But different people see different things.  Since this was my fourth successful eclipse (out of 5 attempts) I noticed some things, (and missed other aspects!) that other people experienced.   This was the shortest eclipse I had seen, and I wanted to concentrate on just the Sun.  In 1991, in Kona, totality lasted a bit longer, but still under 5 minutes, time to look around and check out the rest of the sky and the countryside,  Not here.  I just had less than 2 precious unforgettable minutes to appreciate one of the astounding coincidences of the solar system;  that the Moon and the Sun, so incredibly different in nature and actual size, by some chance happen to be at precisely the right distances from the Earth to appear identical in angular size in the sky, and allow a fortunate few to see what happened on August 21st, 2017.


Ruth:  I missed the first diamond ring.  When I took off my eclipses glasses. I was awed by the amazing blackness of the moon in front of the sun.  That was where I wanted to keep my gaze.  But I did take the time to look for stars — I saw only one — and I was surprised to see the sunset — I hadn’t expected that. When Terry called it out I saw the reddish prominences at 12:00 which are huge loops of gas which are mostly hydrogen. And then I saw the diamond ring.  For me it was a brilliant flash of light and I didn’t see it the way it looks in the picture below.  But it was unforgettable.

When totality ended the eclipse wasn’t over physically or mentally or spiritually.
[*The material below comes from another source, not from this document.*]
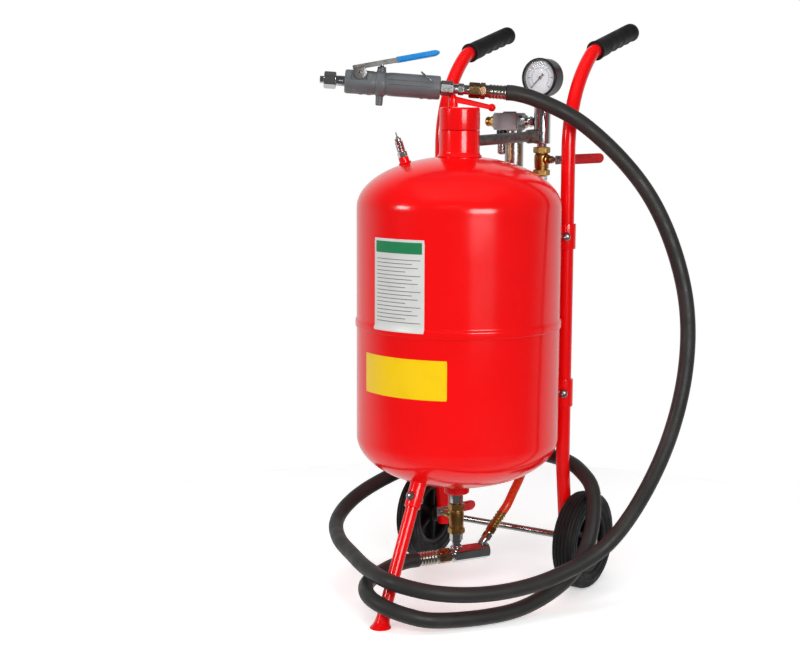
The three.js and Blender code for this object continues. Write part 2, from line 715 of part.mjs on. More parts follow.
// ---------------------------------------------------------------- hand gun
// Drawn along +X with +Z up, then carried to its place over the lid.
const gunLevel = heading(GUN_AZ);
const gunX = gunLevel.clone().multiplyScalar(Math.cos(GUN_DROOP * DEG)).setZ(-Math.sin(GUN_DROOP * DEG));
const gunZ = gunLevel.clone().multiplyScalar(Math.sin(GUN_DROOP * DEG)).setZ(Math.cos(GUN_DROOP * DEG));
const GUN = new THREE.Matrix4().makeBasis(gunX, gunZ.clone().cross(gunX), gunZ).setPosition(0, 0, GUN_Z);
const S = V(1, 0, 0);
const ACROSS = V(0, 1, 0);
const onGun = (geometry) => geometry.applyMatrix4(GUN);
const gunPoint = (s) => V(s, 0, 0).applyMatrix4(GUN);
const PIVOT = V(-175, 0, 17);

function gunBody() {
  const barrel = turned([[0, 0], [GUN_R, 0], [GUN_R, 166.2], [0, 166.2]], V(-200.6, 0, 0), S, 20);
  const collar = rod(V(-147, 0, 0), V(-129.6, 0, 0), 22, 20);
  const peg = rod(V(-139, 0, -10), V(-139, 0, -38), 6, 12);
  const bore = rod(V(-210, 0, 0), V(-20, 0, 0), 6.5, 20);
  const pockets = [box([-190, 12.5, 4], [-162, 30, 30]), box([-190, -30, 4], [-162, -12.5, 30])];
  const pin = rod(PIVOT.clone().setY(-30), PIVOT.clone().setY(30), 2.5, 14);
  const guide = rod(V(-138, 0, 0), V(-138, 0, 40), 4.4, 12);
  const eyes = rod(V(-49, -30, 9.7), V(-49, 30, 9.7), 1.4, 8);
  return onGun(cut(join(barrel, collar, peg), bore, ...pockets, pin, guide, eyes));
}

function gunAdapter() {
  const hex = rod(V(-34.1, 0, 0), V(-12, 0, 0), hexR(23), 6);
  const neck = rod(V(-13, 0, 0), V(-4.3, 0, 0), 8.5, 12);
  return onGun(join(hex, neck));
}

function gunNozzle() {
  const neck = rod(V(-217, 0, 0), V(-200.9, 0, 0), 9, 14);
  const nut = turned([[0, 0], [11, 0], [13, 2], [13, 19], [11, 21.3], [0, 21.3]], V(-237, 0, 0), S, 6);
  const tip = rod(V(-244, 0, 0), V(-236, 0, 0), 6.5, 12);
  return onGun(cut(join(neck, nut, tip), rod(V(-250, 0, 0), V(-195, 0, 0), 3.6, 12)));
}

// A channel lever: two cheeks on the pin, a web above them and a sleeved tail.
function gunTrigger() {
  const tilt = 14.07;
  const along = V(Math.cos(tilt * DEG), 0, Math.sin(tilt * DEG));
  const over = V(-Math.sin(tilt * DEG), 0, Math.cos(tilt * DEG));
  const start = V(-186, 0, 24);
  const flanges = [-1, 1].flatMap((side) => {
    const mid = side * 14.25;
    const outline = [[-2, -4.1], [80, -4.1], [80, 4.1], [-2, 4.1]];
    const strip = plate(outline, 2.5, start.clone().setY(mid), along, over);
    const cheek = rod(PIVOT.clone().setY(mid - 1.25), PIVOT.clone().setY(mid + 1.25), 11.6, 14);
    return [strip, cheek];
  });
  const web = plate([[-2, 1.9], [80, 1.9], [80, 4.1], [-2, 4.1]], 31, start, along, over);
  const outline = [[75, -5], [145, -5], [149, -3], [150.5, 0], [149, 3], [145, 5], [75, 5]];
  const sleeve = plate(outline, 31.6, start, along, over);
  const hole = rod(PIVOT.clone().setY(-30), PIVOT.clone().setY(30), 2.52, 14);
  return onGun(cut(join(web, ...flanges, sleeve), hole));
}

function triggerPin() {
  return onGun(rod(PIVOT.clone().setY(-16), PIVOT.clone().setY(16), 2.4, 14));
}

function triggerPlunger() {
  const profile = [[0, 0], [4.2, 0], [4.2, 21.5], [3, 23], [3, 28.8], [0, 28.8]];
  return onGun(turned(profile, V(-138, 0, 7.8), V(0, 0, 1), 12));
}

// A bent wire: two feet in the gun's sides and a bar across the top.
function gunLatch() {
  const foot = V(-49, 0, 9.7);
  const top = V(-69, 0, 24.6);
  const wire = [
    foot.clone().setY(-17),
    foot.clone().setY(-22.4),
    top.clone().setY(-22.4),
    top.clone().setY(22.4),
    foot.clone().setY(22.4),
    foot.clone().setY(17),
  ];
  const [a, b, c, d, e, f] = wire;
  const joint = (p) => new THREE.SphereGeometry(1.2, 6, 4).translate(p.x, p.y, p.z);
  const bars = [[a, b], [b, c], [c, d], [d, e], [e, f]].map(([p, q]) => rod(p, q, 1.2, 6));
  return onGun(join(...bars, ...[b, c, d, e].map(joint)));
}

// Swivel nut, hexagon and lock nut that join the gun to the hose's ferrule.
function upperHoseNut() {
  const small = rod(V(-4, 0, 0), V(6.5, 0, 0), hexR(18), 6);
  const neck = rod(V(6, 0, 0), V(16, 0, 0), 8.5, 12);
  const hex = rod(V(15, 0, 0), V(35, 0, 0), hexR(24), 6);
  const lock = rod(V(34, 0, 0), V(44.2, 0, 0), 12.6, 14);
  return onGun(join(small, neck, hex, lock));
}

function upperFerrule() {
  const profile = [[0, 0], [11, 0], [11, 5], [12.5, 7], [12.5, 35.5], [0, 35.5]];
  return onGun(turned(profile, V(44.5, 0, 0), S, 16));
}

// ---------------------------------------------------------------- the assembly
part("tank_lower_shell", lowerShell(), "red");
part("tank_upper_shell", upperShell(), "red");
part("outlet_pad", outletPad(), "red");
part("filler_neck", fillerNeck(), "red");
part("filler_lid", fillerLid(), "red");
part("lid_gasket", lidGasket(), "seal");
part("lid_lever", lidLever(), "red");
part("relief_stub", reliefStub(), "red");
part("relief_body", reliefBody(), "chrome");
part("relief_stem", reliefStem(), "zinc");

for (const [side, x] of [["left", -1], ["right", 1]]) {
  part("handle_tube_" + side, handleTube(x * TUBE_X), "red");
  part("grip_" + side, grip(x * TUBE_X), "blackGrip");
  part("bracket_lower_" + side, bracket(x * TUBE_X, 337, 387), "red");
  part("bracket_upper_" + side, bracket(x * TUBE_X, 623.6, 668.5), "red");
  part("tyre_" + side, tyre(x * WHEEL_X), "tyre");
  part("wheel_hub_" + side, wheelHub(x * WHEEL_X), "hubPlastic");
}
part("axle", axle(), "zinc");
part("leg_socket", legSocket(), "red");
part("leg", leg(), "red");
part("leg_bolt", legBolt(), "zinc");

part("outlet_nipple", outletNipple(), "chrome");
part("outlet_valve_body", valveBody(OUTLET), "brass");
part("outlet_valve_ball", valveBall(OUTLET), "chrome");
part("outlet_valve_lever", valveLever(OUTLET, heading(83), 98, 30, 3), "red");
part("lower_nipple", lowerNipple(), "chrome");
part("mixing_block", mixingBlock(), "chrome");
part("air_nipple", airNipple(), "chrome");
part("air_barb", airBarb(), "brass");
part("air_hose", hose(airLine, AIR_R, 26), "orange");
part("hose_nut_lower", lowerHoseNut(), "passivated");
part("hose_ferrule_lower", lowerFerrule(), "passivated");

part("inlet_barb", inletBarb(), "chrome");
part("inlet_valve_body", valveBody(INLET), "brass");
part("inlet_valve_ball", valveBall(INLET), "chrome");
part("inlet_valve_lever", valveLever(INLET, heading(78), 124, 35, -0.5), "red");
part("manifold_post", manifoldPost(), "chrome");
part("manifold_pipe", manifoldPipe(), "galvanised");
part("filter_head", filterHead(), "filterGrey");
part("filter_bowl", filterBowl(), "zinc");
part("inlet_coupler", inletCoupler(), "brass");
part("gauge_case", gaugeCase(), "caseBlack");
part("gauge_dial", gaugeDial(), "dialWhite");
part("gauge_needle", gaugeNeedle(), "caseBlack");
part("gauge_glass", gaugeGlass(), "glass");

part("gun_body", gunBody(), "gunGrey");
part("gun_adapter", gunAdapter(), "zinc");
part("gun_nozzle", gunNozzle(), "chrome");
part("gun_trigger", gunTrigger(), "blue");
part("trigger_pin", triggerPin(), "zinc");
part("trigger_plunger", triggerPlunger(), "zinc");
part("gun_latch", gunLatch(), "zinc");
part("hose_nut_upper", upperHoseNut(), "brass");
part("hose_ferrule_upper", upperFerrule(), "passivated");
const hoseLine = [blockPoint(-80.4), blockPoint(-99), ...HOSE_ROUTE, gunPoint(93), gunPoint(80.5)];
part("blast_hose", hose(hoseLine, HOSE_R, 60), "hose");

// The frame's origin: the centre of the base, measured without the two hoses.
const base = new THREE.Box3();
for (const mesh of group.children)
  if (!mesh.name.endsWith("_hose")) base.expandByObject(mesh);
group.position.set(-(base.min.x + base.max.x) / 2, -(base.min.y + base.max.y) / 2, -base.min.z);

export default group;
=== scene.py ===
"""Looks for the portable blast tank on its trolley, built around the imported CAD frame.

Lengths are millimetres from the tank's axis and the floor, as in the CAD source, until a piece is
made: place() turns them into metres in the row frame. Hose routes are in metres.
"""

import json
import math

import bmesh
import bpy
from mathutils import Matrix, Vector


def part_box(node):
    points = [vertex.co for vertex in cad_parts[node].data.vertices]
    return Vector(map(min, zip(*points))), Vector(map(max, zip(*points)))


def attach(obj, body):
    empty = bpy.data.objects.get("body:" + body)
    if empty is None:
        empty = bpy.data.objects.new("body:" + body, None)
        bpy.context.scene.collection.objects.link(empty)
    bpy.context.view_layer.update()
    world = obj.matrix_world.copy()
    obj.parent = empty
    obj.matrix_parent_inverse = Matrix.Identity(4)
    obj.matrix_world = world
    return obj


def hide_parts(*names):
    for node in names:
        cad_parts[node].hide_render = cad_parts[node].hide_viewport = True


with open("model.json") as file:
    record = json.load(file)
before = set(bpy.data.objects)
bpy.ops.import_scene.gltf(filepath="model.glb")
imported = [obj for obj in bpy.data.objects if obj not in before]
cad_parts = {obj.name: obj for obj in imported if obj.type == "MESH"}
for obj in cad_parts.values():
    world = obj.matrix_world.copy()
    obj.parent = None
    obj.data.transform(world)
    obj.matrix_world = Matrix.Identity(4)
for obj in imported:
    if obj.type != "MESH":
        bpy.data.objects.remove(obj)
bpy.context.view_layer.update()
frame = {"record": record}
RECORD = frame["record"]
BODY_OF = {n: b for b, nodes in RECORD["behaviour"]["bodies"].items() for n in nodes}
ROOT = BODY_OF["tank_upper_shell"]

MM = 0.001
UP = Vector((0, 0, 1))
_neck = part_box("filler_neck")
AXIS = Vector(((_neck[0].x + _neck[1].x) / 2, (_neck[0].y + _neck[1].y) / 2, 0))


def place(point):
    """A point in tank millimetres, in the row frame."""
    return AXIS + Vector(point) * MM


def extent(node):
    """A CAD node's lowest and highest corners in tank millimetres."""
    low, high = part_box(node)
    return (low - AXIS) / MM, (high - AXIS) / MM


def middle(node):
    low, high = extent(node)
    return (low + high) / 2


def heading(degrees):
    return Vector((math.cos(math.radians(degrees)), math.sin(math.radians(degrees)), 0))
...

We continued to see the crescent shadows as more of the sun was exposed.  And everyone in Colter Bay had seen the eclipse and wanted to talk about what they’d seen and where they’d seen it.  I’ve never been in a situation where every single person I encountered during the space of a day has shared the same experience and found joy.
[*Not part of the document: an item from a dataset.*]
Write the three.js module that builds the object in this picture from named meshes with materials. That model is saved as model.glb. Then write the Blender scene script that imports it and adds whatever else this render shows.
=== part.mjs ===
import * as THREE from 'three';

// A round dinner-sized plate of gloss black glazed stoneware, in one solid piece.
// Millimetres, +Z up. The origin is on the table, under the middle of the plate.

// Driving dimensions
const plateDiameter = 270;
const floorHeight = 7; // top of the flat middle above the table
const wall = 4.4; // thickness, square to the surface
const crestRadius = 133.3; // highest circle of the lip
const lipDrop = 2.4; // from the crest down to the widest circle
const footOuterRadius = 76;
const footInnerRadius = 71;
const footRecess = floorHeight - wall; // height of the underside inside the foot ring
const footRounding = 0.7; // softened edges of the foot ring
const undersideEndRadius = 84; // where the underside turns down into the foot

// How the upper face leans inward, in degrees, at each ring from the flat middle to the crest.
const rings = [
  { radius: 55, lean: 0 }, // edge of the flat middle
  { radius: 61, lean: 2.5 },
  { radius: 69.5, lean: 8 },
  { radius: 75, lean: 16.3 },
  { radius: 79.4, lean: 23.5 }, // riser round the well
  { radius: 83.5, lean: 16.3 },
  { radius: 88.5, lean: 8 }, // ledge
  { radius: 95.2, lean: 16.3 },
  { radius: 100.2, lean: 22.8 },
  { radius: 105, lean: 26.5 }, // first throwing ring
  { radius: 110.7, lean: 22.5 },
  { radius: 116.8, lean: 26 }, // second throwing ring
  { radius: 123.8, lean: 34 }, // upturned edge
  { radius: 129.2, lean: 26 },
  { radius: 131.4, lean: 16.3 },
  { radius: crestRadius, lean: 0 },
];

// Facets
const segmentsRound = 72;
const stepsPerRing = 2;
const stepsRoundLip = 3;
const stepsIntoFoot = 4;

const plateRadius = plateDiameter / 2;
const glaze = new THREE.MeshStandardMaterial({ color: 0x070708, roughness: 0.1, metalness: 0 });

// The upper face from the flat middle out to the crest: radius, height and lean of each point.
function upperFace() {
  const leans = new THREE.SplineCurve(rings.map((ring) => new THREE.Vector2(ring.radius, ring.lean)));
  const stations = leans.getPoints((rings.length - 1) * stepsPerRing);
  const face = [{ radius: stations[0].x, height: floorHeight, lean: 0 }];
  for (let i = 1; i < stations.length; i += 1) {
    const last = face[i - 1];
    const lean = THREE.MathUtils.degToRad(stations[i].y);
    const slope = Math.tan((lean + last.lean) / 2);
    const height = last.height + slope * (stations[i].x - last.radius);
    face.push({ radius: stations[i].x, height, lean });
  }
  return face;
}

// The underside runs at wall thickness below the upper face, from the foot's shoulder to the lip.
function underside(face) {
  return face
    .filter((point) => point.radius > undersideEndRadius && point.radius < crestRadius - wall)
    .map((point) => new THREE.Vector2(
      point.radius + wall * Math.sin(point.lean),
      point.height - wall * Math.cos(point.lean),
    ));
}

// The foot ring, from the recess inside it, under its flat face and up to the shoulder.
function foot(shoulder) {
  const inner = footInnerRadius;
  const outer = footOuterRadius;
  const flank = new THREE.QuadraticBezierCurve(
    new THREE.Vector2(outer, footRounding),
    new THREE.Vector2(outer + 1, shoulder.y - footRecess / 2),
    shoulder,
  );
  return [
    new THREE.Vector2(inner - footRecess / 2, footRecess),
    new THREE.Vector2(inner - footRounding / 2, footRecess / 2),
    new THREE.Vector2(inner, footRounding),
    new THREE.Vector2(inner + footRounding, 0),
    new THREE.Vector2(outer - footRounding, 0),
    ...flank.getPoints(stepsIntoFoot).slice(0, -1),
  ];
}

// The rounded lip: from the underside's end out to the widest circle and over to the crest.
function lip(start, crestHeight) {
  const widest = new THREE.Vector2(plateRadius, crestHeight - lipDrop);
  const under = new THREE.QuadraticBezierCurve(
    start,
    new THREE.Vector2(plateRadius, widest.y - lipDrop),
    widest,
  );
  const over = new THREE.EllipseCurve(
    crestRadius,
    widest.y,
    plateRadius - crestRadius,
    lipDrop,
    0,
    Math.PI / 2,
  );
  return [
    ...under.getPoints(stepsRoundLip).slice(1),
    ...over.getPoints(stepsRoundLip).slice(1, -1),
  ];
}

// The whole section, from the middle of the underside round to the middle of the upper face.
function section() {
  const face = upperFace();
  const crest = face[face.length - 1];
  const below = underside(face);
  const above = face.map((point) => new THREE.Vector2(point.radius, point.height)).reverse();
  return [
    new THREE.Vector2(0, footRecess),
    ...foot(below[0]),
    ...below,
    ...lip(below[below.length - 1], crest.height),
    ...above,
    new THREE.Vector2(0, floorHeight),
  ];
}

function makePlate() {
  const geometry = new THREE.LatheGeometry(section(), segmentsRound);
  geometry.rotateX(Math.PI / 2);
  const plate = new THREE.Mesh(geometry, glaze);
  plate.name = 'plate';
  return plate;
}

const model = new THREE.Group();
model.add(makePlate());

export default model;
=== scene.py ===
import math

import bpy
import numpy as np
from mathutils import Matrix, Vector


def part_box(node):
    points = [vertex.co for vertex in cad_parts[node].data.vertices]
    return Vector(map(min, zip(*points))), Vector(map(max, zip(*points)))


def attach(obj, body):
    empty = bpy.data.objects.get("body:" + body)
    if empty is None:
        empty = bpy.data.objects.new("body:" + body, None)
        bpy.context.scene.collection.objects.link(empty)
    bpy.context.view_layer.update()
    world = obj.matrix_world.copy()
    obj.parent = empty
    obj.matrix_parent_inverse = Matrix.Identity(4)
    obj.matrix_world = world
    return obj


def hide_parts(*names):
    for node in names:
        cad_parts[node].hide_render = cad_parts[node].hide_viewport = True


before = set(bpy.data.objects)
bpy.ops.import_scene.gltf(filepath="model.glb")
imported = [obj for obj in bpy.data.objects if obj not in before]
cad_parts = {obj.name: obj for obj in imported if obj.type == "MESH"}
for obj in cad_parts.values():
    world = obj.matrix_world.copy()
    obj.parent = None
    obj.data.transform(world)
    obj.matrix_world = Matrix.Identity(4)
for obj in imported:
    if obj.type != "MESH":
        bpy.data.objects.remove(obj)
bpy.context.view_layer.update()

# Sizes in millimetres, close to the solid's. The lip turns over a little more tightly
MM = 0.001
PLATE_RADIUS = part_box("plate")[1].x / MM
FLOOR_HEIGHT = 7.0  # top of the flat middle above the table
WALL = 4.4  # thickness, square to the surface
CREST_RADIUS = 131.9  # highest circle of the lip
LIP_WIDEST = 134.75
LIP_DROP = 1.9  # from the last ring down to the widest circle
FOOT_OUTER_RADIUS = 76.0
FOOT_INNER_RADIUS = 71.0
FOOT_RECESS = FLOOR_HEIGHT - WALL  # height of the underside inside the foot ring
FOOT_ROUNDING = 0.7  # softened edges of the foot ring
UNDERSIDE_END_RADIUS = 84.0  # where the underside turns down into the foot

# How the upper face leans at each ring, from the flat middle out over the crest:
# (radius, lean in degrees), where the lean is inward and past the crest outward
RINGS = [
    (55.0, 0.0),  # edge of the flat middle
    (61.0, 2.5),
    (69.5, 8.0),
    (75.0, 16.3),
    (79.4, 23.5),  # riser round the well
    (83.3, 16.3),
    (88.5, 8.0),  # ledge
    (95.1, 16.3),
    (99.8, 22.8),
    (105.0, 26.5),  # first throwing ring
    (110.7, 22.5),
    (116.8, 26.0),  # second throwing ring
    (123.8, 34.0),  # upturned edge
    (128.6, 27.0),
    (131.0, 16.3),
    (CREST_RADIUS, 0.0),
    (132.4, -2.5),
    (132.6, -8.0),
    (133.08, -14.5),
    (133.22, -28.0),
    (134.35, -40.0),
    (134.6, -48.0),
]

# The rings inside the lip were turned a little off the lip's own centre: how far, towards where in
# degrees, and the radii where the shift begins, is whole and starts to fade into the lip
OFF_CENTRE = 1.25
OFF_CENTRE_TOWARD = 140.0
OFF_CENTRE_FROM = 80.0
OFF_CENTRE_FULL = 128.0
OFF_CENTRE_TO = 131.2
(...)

When the first (or last) rays of the “ordinary” Sun steals through the lunar mountaintops, just after (or just before) totality, that brilliant burst of light can form what has become known as the “diamond ring”. An almost blinding shaft  of light is surrounded by the inner corona of the Sun. Here, in a photo I took during the 1991 eclipse in Kona, Hawaii, is probably the best record of this sensational phenomenon that I have.


Totality lasted for one minute and 47 seconds in Colter Bay — not a very long period of time.  In Casper, Wy, it was about two minutes and 30 seconds — longer, but not real long.  I think the eclipse experience was different for each of us.  A friend who saw it in Casper said that she just didn’t know where to look first and was frustrated by the feeling that the time was slipping away.  I felt a little like that too, which is why I’m already planning for the next eclipse.  In 2019 there will be one in Argentina and Chile, and in 2020 it will be (very coincidentally!) in the same region.

However — in 2024 the U.S. will again see an eclipse and this time it will be visible in, among other places,  Buffalo, Rochester, Canandaigua and our second home in Prattsburgh, New York.

At some point Terry will finish editing his video and I’ll add it to this post, but that won’t be for awhile, so we’re sending this out now.

With love,

Ruth and Terry








Life at Gros Vente Campground Grand Tetons, August 3, 2017


This is what you see when you walk out of the Krogers Supermarket in Jackson, Wy.

Terry and I are spending the day in Jackson doing some boring things.  After we put our laundry into the “Lost Sock Laundromat” we slipped into Krogers Supermarket for a few things.  We were so shell shocked from the Jackson traffic that it took two trips to Krogers before I looked up and saw the mountain.

We’re not thrilled with the traffic snarled streets — and we keep wondering what this will be like in a couple weeks when the hordes come pouring in for the eclipse — but today there were a few reminders that we are definitely NOT in NJ.  Or in western New York for that matter.




For example, in the shopping center there was a charging station for electric cars.


We ran into a woman the other day who was planning a foray into the Black Hills of South Dakota.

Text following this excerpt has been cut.